III. The switch receives a message with pathThrough = FALSE but the switch has that originID in its activeLinks. In this case, the switch should remove originID from its activeLinks list
c. Determine when the Switch should send messages to its neighbors and send the messages.
I. The message FIFO queue is maintained in Topology.py. The switch implementation does not interact with the FIFO queue directly, but uses the send_message function, and receives messages as arguments in the process_message function.
II. When sending messages, pathThrough should only be TRUE if the destinationID switch is the neighbor that the originID switch goes through to get to the claimedRoot. Otherwise, pathThrough should be FALSE.
III. The switch should continue sending messages to its neighbors until the ttl (time to live) on the Message being processed is 0. You need to decrement the ttl every time you process a Message. Note: This is one place where this project deviates from the STP algorithm you learned in the lectures.
a. The switch that is dropped should never split the original topology. That means that the final Topology will remain connected.
b. The switch that is dropped could be the original root, your algorithm should adapt accordingly.
c. The Topology file will include the ttl_limit and drops. The ttl_limit is the starting ttl for each message in the Topology. The drops indicate which switch(es) will be dropped.
d. You do not need to access the ttl_limit. This will be given to each message at the start of the process. You need to decrement the ttl to 0 to trigger the Topology’s drop process. C. Write a logging function.
1. The switch should only output the links that are in the spanning tree.
2. Follow the below format (# – #). Unsorted or non-standard formatting will result in penalties. Examples of correct logs with the correct format have been provided to you in the project directories.
3. Sorted: Not sorted:
1 – 2, 1 – 3 1 – 3, 1 – 2
2 – 1, 2 – 4 2 – 4, 2 – 1
3 – 1 3 – 1
4 – 2 4 – 2

Part 4: Testing and Debugging
To run your code on a specific topology (SimpleLoopTopo.py in this case) and output the results to a text file (out.txt in this case), execute the following command:
python run.py SimpleLoopTopo
“SimpleLoopTopo” is not a typo in the example command – don’t include the .py extension.
We have included several topologies with correct solutions for you to test your code against. You can (and are encouraged to) create more topologies and test suites with output files and share them on Ed Discussion. There will be a designated post where students can share these files.
You will only be submitting Switch.py – your implementation must be confined to modifications of that file. We recommend testing your submission against a clean copy of the rest of the project files prior to submission.
Part 5: Assumptions and Clarifications
A. All switch IDs are positive integers, and distinct.
1. These integers do not have to be consecutive.
2. They will not always start at 1.
3. There is no maximum value beyond language (Python) limitations (but your code does not need to check for this).
B. Tie breakers: If there are multiple paths of equal distance to the same root, the switch should choose the path through the neighbor with the lowest switch ID.
1. Example: switch 5 has two paths to root switch 1, through switch 3 and switch 2. Each path is 2 hops in length. Switch 5 should select switch 2 as the path to the root and disable forwarding on the link to switch 3.
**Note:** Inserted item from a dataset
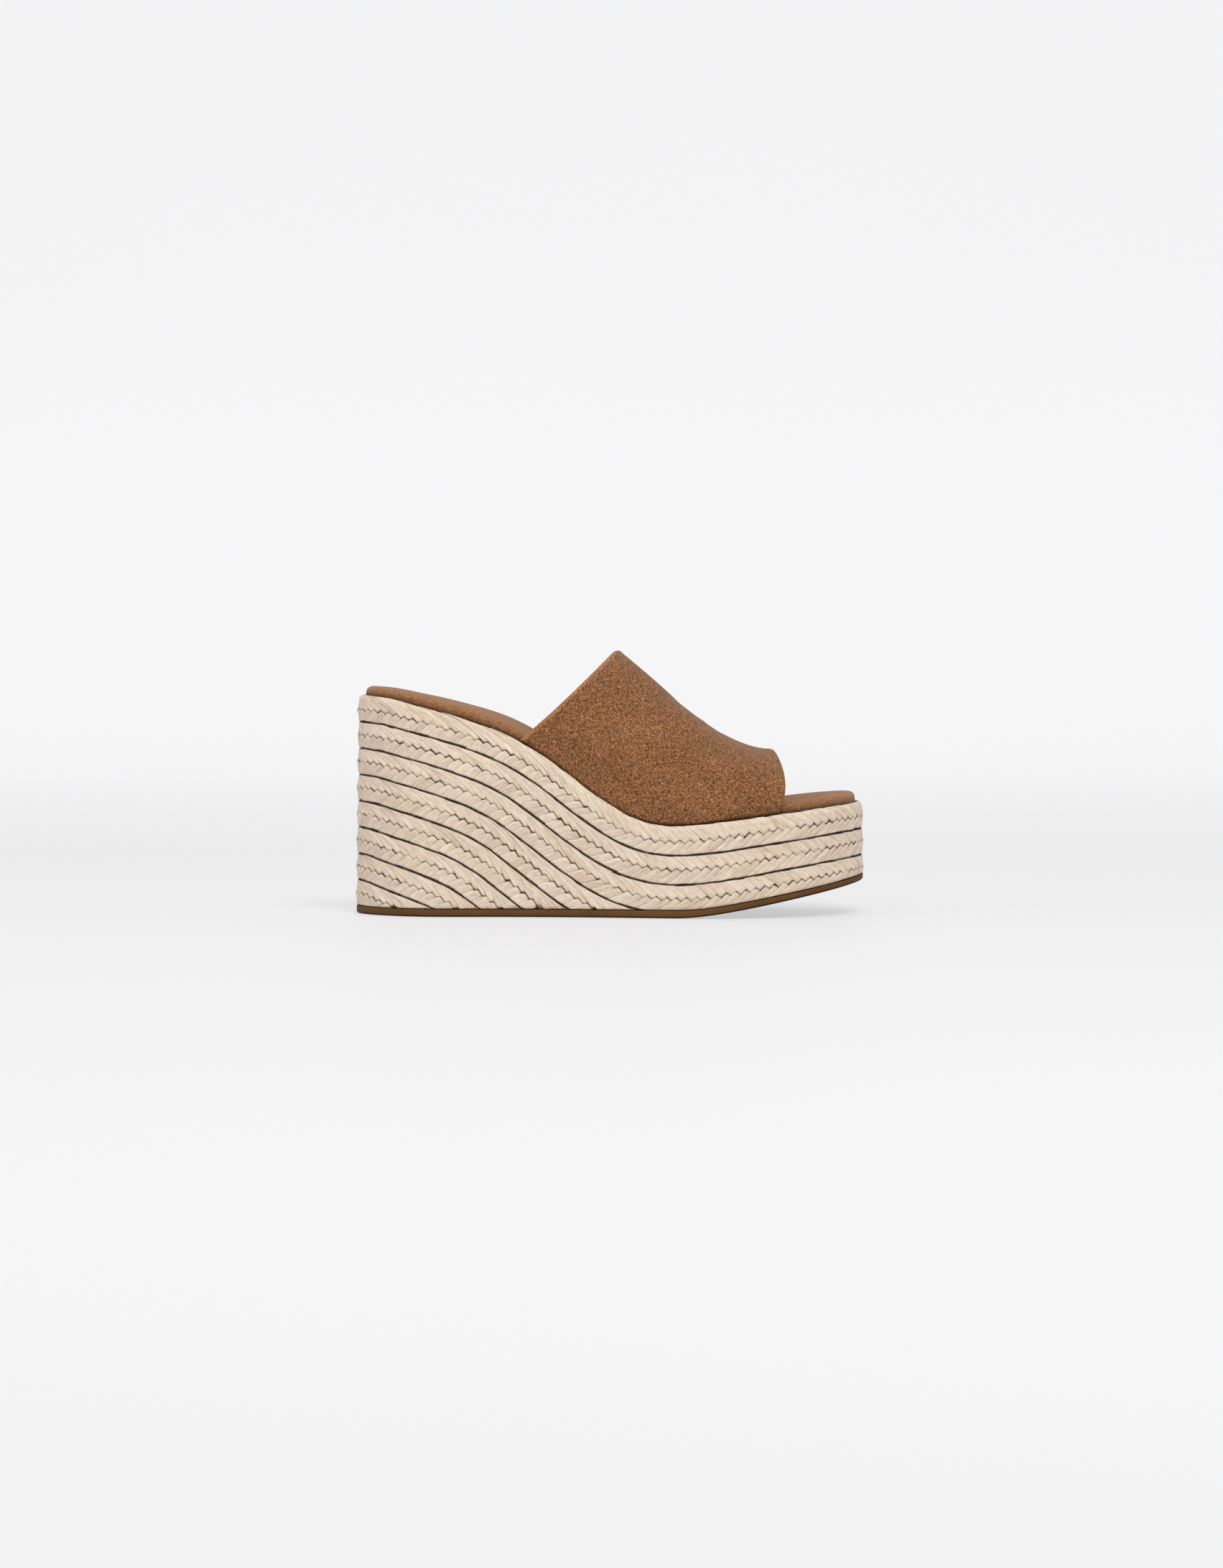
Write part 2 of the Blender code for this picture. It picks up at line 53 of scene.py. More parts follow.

C. There is a single distinct solution spanning tree for each topology. This is guaranteed by the first two assumptions (A and B).
D. All switches in the network will be connected to at least one other switch, and all switches are able to reach every other switch. It will always be possible to form a tree that spans the entire topology.
E. There will be only 1 link between each pair of directly connected switches. You do not need to consider how STP would behave with redundant links.
G. The solution implemented in Switch.py should terminate without intervention. When there are no more messages in the queue to process, the simulation will log the output and terminate. Your algorithm should stop sending messages when the ttl on the Message being processed is 0.
H. Your solution should not require any outside Python modules. Do not import any other modules.
What to Turn In
Before submission:
a. Make sure your logging format is correct. Invalid format will be marked as incorrect.
b. Remove all print statements from your code before turning it in. Print statements can have drastic effects on runtime. Your submission must take less than 30 seconds per topology. If print statements in your code adversely affect the grading process, your work will not receive full credit.
c. Your algorithm must converge upon the Spanning Tree within the Topology’s ttl_limit.
d. Make sure your Switch.py works in Gradescope. Gradescope will give you immediate feedback, along with your grade, so we will not accept re-grade requests related to incorrect submissions.
f. Helper functions: Helper functions are fine as long as the names don’t conflict with anything already in the project. If it works in Gradescope, it is fine.
After submission:
h. Your grade in Gradescope will be your grade for this project, with some caveats:
b. Any attempt to bypass or distort the autograder will result in a 0 and will be referred to OSI.
What you can and cannot share
Rubric

10
pts Correct
Submission For turning in the correct file with the correct name. You receive 10 FREE points for reading the instructions.
30
pts Provided
Topologies For correct Spanning Tree results (log files) on the provided topologies.
60
pts Hidden
Topologies For correct Spanning Tree results (log files) on the four topologies that you will not have access to. These cases are used to prevent students from hard coding a solution.